The prosecution obtained, and read to the jury, the "don't have to know guilt" instruction. In the instant case this instruction is couched in the following language:
"The Court instructs the jury for the State of Mississippi that you do not have *912 to know that the defendant is guilty before you can convict him. It is only necessary that you should believe from the evidence, beyond a reasonable doubt, and to the exclusion of very other reasonable hypothesis, that he is guilty, and if you do so believe from all of the evidence, beyond a reasonable doubt, and to the exclusion of every other reasonable hypothesis, that the defendant is guilty, then it is your sworn duty to so find."
This Court has condemned this instruction many times, Pieratt v. State, 235 So. 2d 923 (Miss. 1970); Carroll v. State, 215 So. 2d 871 (Miss. 1968), but the State has continued to use it, and finally, in an effort to stamp out this unfair practice, we have decided to require a new trial in this case because this instruction was used.
The case now before the Court is a good example of the unfairness of this instruction since it is now being used in a circumstantial evidence case.
The case must be reversed because of the foregoing instruction. The problem we have here is whether or not a new trial should be required or whether the defendant should be discharged for lack of evidence sufficient to establish guilt.
The appellant contends that he had been drinking intoxicants and was asleep at the time of the robbery and knew nothing about what had occurred until they were arrested by the highway patrolman. The State, however, contends that the defendant was guilty within the meaning of Section 1995, Mississippi Code 1942 Annotated (1956), which is as follows:
"Every person who shall be an accessory to any felony, before the fact, shall be deemed and considered a principal, and shall be indicted and punished as such; and this whether the principal have been previously convicted or not."
The Attorney General argues that "a conviction of armed robbery under that statute requires evidence sufficiently clear and convincing to satisfy the jury beyond every reasonable doubt that the crime charged had actually been committed and that the appellant had aided and abetted in its commission."
The brief filed by the State recognizes that it was necessary to prove that the defendant "aided and abetted in the commission of the crime." The case of West v. State, 233 Miss. 730, 103 So. 2d 437 (1958), is cited wherein this Court said:
"* * * `Aiding and abetting involves some participation in the criminal act' and this may `be evidenced by some "word, act, or deed."' * * *." (233 Miss. at 733, 103 So.2d at 439)

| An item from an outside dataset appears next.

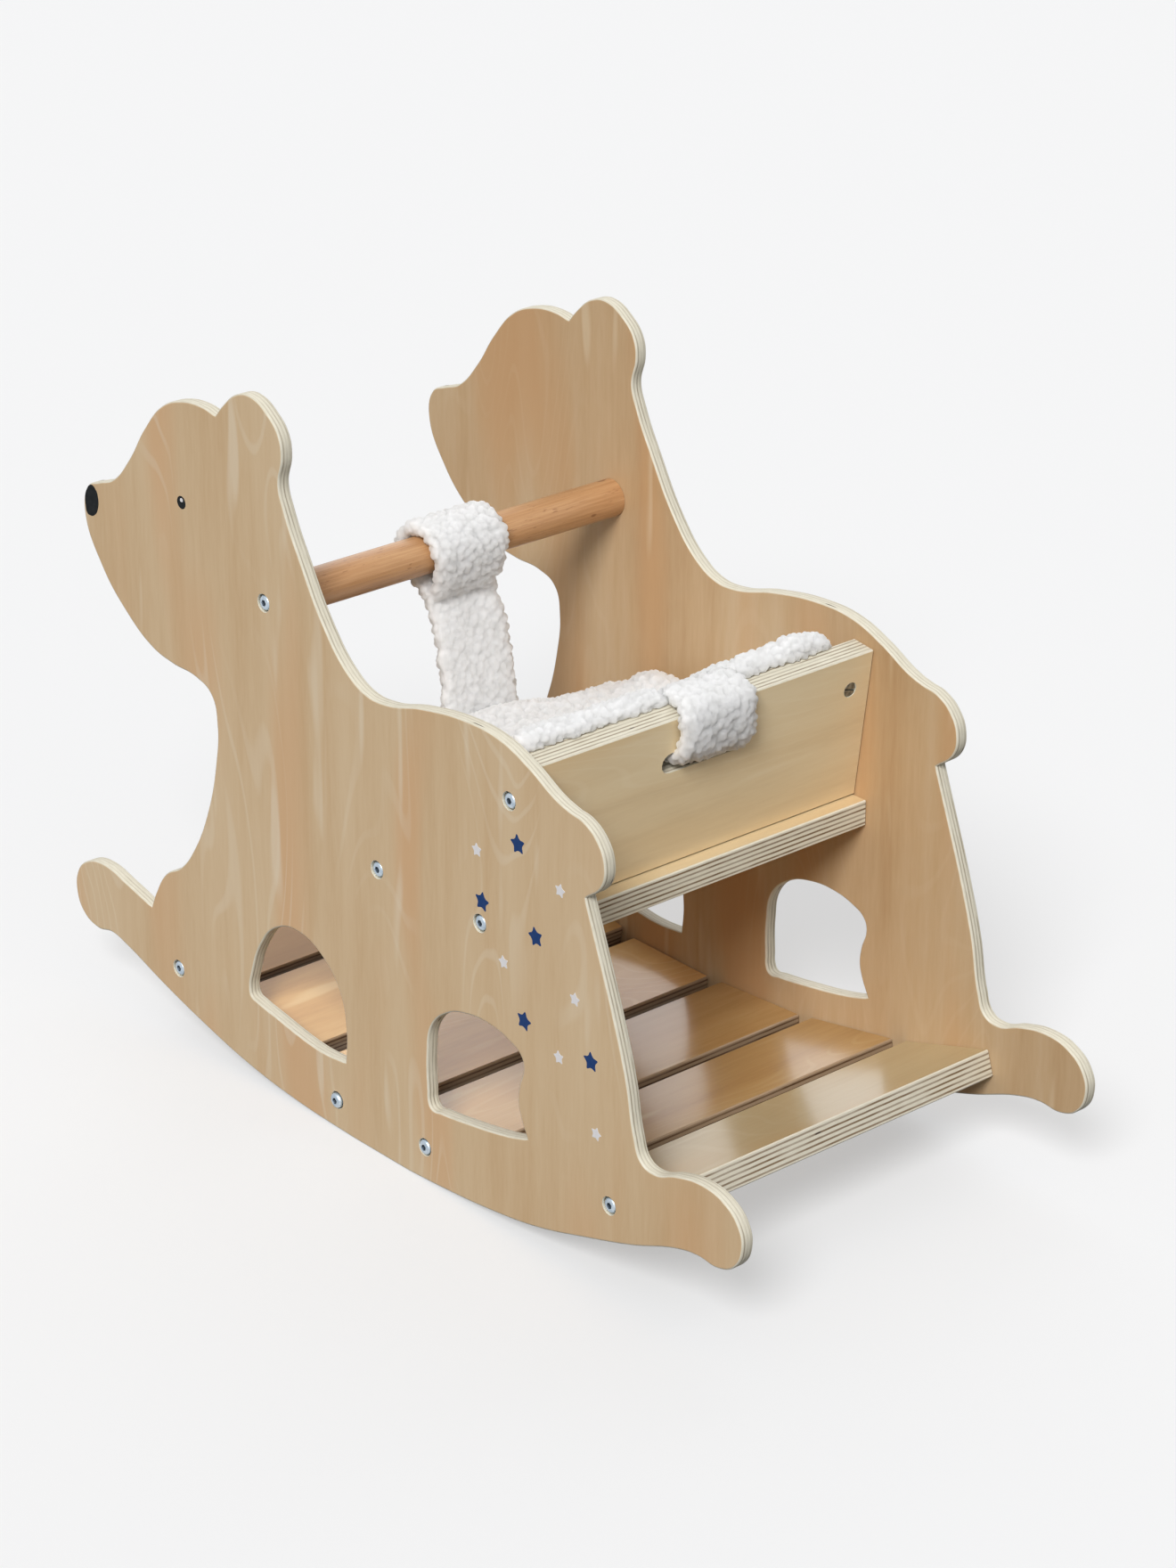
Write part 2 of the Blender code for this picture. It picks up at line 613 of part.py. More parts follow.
def make_rear_strap():
    """Strap from the back pad over the backrest's top edge and into the hand slot."""
    height = BACKREST_HEIGHT
    slot = height - HAND_SLOT_DROP
    slot_top = slot + HAND_SLOT_WIDTH / 2 - 0.0025
    slot_low = slot - HAND_SLOT_WIDTH / 2 + 0.003
    into_slot = 0.010
    behind = -STRAP - 0.001
    over = height + STRAP
    front = BOARD - GAP
    # heights along the board from its foot, and distances forward of its rear face
    places = (
        (height + FLEECE_GAP, front), (height + FLEECE_GAP, -FLEECE_GAP),
        (slot_top, -FLEECE_GAP), (slot_top, into_slot), (slot_low, into_slot),
        (slot_low, -STRAP * 0.45), (slot_low + 0.004, behind), (height * 0.85, behind - 0.001),
        (height + 0.002, behind), (over - STRAP * 0.2, -STRAP * 0.4), (over, BOARD * 0.4),
        (over, front),
    )
    outline = [backrest_point(up, forward) for up, forward in places]
    mesh = side_view_mesh("rear_strap", (with_corners(outline),), STRAP_WIDTH)
    strap = add_object("rear_strap", mesh, FLEECE)
    strap.location.x = STRAP_SHIFT
    return strap


for side_name, side_sign in SIDES:
    make_panel(side_name, side_sign)
make_seat_board()
make_backrest()
make_slats()
make_handlebar()
make_bolts()
make_barrel_nuts()
make_inserts()
make_pins()
make_liner()
make_front_strap()
make_rear_strap()
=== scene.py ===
"""Rocking bear seat, dressed for the render.

The plywood boards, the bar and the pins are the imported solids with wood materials. The side
panels, bolts and barrel nuts are finer copies of theirs, the fleece is padded and curly, and
the bear's printed marks lie on the panels' outer faces.

Metres, +Z up. The bear looks along -Y, the rider's left is +X.
"""
import json
import math

import bmesh
import bpy
from mathutils import Matrix, Vector, noise

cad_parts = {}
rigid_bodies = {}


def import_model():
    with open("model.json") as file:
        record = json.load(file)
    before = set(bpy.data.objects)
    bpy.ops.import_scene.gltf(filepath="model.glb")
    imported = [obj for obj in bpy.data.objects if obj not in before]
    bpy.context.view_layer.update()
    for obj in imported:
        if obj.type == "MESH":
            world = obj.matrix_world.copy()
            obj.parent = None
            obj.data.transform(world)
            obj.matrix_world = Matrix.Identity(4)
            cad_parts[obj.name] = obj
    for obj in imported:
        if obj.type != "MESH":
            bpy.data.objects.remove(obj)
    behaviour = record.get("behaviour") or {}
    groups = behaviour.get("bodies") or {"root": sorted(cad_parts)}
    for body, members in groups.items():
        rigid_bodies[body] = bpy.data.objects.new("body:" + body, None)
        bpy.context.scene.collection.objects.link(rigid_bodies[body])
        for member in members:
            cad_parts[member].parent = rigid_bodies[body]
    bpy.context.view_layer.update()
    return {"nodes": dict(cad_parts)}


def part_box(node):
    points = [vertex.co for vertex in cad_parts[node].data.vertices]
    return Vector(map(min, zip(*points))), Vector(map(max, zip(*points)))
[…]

What word, act or deed is shown by the testimony that connects the defendant with the commission of the crime? It is not shown that the defendant knew a crime was about to be committed. Fred Sloan saw them all sitting in the front seat of the automobile with their hands together. When Mr. Clyde Langford saw them or people he thought to be them at his service station, two were in the front seat and one was in the back seat. After the robbery he saw the same people pass his service station, two in front and one in the back. He said they were all sitting up. After the robbery Mr. Robert Robertson saw Lee Pryor "get out of the automobile and crawl into the back seat." All of the foregoing acts are circumstances from which the State attempted to infer that the defendant was a "get-away driver." There is no showing that the defendant drove by to pick up the others after the robbery.
The defendant and both of his co-indictees testified that he took no part in the robbery and knew nothing about it until they were arrested. The defendant denied that he was in the front seat of the automobile at any time and said that he never at any time "got behind the wheel." Guilt by mere association is not a concept of criminal law in this state. Matula v. State, 220 So. 2d 833 (Miss. 1969).

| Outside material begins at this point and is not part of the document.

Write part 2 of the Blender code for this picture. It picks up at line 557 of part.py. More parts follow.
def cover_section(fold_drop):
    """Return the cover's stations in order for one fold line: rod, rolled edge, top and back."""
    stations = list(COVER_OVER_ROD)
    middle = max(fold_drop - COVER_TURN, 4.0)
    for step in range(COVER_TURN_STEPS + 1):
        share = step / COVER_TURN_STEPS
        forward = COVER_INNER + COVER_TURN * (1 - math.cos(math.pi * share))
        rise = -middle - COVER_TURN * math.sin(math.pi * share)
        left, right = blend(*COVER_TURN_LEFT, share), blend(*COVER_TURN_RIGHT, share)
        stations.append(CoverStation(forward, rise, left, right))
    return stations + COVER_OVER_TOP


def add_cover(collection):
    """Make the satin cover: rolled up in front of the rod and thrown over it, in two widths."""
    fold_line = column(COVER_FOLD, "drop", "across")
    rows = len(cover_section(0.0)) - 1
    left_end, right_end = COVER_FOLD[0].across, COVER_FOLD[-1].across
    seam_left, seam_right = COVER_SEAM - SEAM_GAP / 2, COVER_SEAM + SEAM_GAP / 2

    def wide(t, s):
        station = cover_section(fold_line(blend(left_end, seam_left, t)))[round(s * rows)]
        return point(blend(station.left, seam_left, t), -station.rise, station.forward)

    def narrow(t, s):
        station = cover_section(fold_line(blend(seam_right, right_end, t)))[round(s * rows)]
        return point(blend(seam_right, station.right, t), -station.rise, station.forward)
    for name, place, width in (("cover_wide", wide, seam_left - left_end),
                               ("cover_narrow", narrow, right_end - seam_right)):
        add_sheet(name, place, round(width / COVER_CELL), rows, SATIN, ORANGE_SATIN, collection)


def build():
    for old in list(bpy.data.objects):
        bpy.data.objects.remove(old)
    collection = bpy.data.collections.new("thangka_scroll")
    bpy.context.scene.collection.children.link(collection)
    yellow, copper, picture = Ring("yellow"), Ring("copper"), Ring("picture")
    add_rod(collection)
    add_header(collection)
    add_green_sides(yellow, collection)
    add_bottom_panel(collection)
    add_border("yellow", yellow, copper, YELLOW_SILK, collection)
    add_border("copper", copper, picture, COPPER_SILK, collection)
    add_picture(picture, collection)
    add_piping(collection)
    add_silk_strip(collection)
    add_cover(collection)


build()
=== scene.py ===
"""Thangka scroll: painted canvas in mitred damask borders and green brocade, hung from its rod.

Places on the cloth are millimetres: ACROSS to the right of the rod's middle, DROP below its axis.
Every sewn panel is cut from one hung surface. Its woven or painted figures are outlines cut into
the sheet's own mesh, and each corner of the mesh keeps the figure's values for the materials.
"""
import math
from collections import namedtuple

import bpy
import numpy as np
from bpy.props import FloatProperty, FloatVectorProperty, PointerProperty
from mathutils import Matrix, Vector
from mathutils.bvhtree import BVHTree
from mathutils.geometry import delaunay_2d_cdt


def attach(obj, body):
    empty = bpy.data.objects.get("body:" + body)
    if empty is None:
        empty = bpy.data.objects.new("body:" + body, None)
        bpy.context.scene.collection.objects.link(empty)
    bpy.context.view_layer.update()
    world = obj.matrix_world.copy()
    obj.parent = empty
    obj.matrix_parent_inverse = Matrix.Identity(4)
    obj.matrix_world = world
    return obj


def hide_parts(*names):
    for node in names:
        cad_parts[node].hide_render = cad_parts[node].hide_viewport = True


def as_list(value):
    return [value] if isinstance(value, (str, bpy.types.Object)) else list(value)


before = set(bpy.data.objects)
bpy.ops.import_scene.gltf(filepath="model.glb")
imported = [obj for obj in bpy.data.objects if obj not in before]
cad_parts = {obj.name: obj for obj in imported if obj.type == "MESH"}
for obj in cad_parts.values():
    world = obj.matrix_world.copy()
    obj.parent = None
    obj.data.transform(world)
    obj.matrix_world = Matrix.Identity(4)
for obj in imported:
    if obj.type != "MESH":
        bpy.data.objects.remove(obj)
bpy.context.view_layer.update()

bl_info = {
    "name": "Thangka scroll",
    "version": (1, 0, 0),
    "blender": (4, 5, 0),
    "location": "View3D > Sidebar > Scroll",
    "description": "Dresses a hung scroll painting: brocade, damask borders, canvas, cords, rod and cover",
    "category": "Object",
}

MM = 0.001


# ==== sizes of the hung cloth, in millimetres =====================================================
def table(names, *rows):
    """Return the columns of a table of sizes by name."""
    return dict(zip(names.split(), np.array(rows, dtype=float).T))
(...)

*913 All the evidence on which the State seeks to base a verdict of guilty is circumstantial. In order for circumstantial evidence to rise to that degree of proof necessary to establish a fact above mere suspicion it must be such as to exclude every other reasonable hypothesis than that of guilt. Love v. State, 208 So. 2d 755 (Miss. 1968); Westbrook v. State, 202 Miss. 426, 32 So. 2d 251 (1947).

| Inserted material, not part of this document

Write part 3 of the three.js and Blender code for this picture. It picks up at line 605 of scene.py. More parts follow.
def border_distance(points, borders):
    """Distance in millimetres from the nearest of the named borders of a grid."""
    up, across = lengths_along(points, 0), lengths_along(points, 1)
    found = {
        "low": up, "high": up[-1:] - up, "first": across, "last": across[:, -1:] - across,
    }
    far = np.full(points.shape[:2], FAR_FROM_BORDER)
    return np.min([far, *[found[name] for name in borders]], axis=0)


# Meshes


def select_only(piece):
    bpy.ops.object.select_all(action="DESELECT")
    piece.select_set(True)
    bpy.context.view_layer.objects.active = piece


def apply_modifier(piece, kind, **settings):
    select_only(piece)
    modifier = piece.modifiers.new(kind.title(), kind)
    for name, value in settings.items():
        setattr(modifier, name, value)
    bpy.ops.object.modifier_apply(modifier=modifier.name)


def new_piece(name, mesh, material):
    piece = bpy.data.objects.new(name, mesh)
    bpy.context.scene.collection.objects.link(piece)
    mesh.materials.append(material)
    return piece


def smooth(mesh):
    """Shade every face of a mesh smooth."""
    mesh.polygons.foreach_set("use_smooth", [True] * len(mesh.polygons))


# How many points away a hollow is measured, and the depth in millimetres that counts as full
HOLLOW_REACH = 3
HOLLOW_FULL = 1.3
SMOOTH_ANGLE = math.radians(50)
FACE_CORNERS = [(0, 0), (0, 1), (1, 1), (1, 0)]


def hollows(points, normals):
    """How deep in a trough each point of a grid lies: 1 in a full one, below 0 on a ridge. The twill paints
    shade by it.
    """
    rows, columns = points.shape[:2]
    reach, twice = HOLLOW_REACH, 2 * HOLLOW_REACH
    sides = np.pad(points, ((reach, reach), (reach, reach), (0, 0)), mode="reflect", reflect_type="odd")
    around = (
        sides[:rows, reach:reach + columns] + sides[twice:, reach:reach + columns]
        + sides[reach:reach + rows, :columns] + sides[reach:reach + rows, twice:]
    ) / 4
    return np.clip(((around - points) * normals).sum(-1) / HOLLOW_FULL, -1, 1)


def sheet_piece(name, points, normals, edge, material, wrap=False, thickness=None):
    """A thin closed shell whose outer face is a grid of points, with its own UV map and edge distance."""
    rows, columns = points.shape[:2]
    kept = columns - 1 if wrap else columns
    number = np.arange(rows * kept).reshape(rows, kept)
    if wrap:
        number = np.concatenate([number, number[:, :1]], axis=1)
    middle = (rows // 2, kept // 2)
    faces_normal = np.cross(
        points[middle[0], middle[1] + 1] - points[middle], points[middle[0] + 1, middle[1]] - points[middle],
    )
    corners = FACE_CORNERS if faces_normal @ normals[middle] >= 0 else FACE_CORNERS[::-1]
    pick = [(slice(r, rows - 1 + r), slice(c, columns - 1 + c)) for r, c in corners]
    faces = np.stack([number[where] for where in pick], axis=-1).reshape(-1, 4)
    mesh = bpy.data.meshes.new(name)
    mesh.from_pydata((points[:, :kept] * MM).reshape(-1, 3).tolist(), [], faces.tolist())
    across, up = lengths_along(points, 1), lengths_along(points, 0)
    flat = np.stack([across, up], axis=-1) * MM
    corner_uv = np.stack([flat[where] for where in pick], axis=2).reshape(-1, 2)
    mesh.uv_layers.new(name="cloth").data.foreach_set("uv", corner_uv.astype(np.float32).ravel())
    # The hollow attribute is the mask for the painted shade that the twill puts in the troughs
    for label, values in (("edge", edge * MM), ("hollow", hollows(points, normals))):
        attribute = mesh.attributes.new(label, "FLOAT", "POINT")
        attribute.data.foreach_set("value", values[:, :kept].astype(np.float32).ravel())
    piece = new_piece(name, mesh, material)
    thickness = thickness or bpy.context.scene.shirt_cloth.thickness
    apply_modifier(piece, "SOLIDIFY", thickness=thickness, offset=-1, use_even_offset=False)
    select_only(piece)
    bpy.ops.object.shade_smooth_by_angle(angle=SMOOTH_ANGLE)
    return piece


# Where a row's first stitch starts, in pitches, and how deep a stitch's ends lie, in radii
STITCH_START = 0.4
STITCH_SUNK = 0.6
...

We are of the opinion that, assuming everything testified by the witnesses for the State to be true, there still remains a reasonable hypothesis that the defendant did not, in fact, aid and abet in the commission of the crime for which he is charged. The trial judge should have sustained the motion in which the defendant requested a directed verdict. State v. Thornhill, 251 Miss. 718, 171 So. 2d 308 (1965).
Reversed and defendant discharged.
ETHRIDGE, C.J., and BRADY, PATTERSON and SMITH, JJ., concur.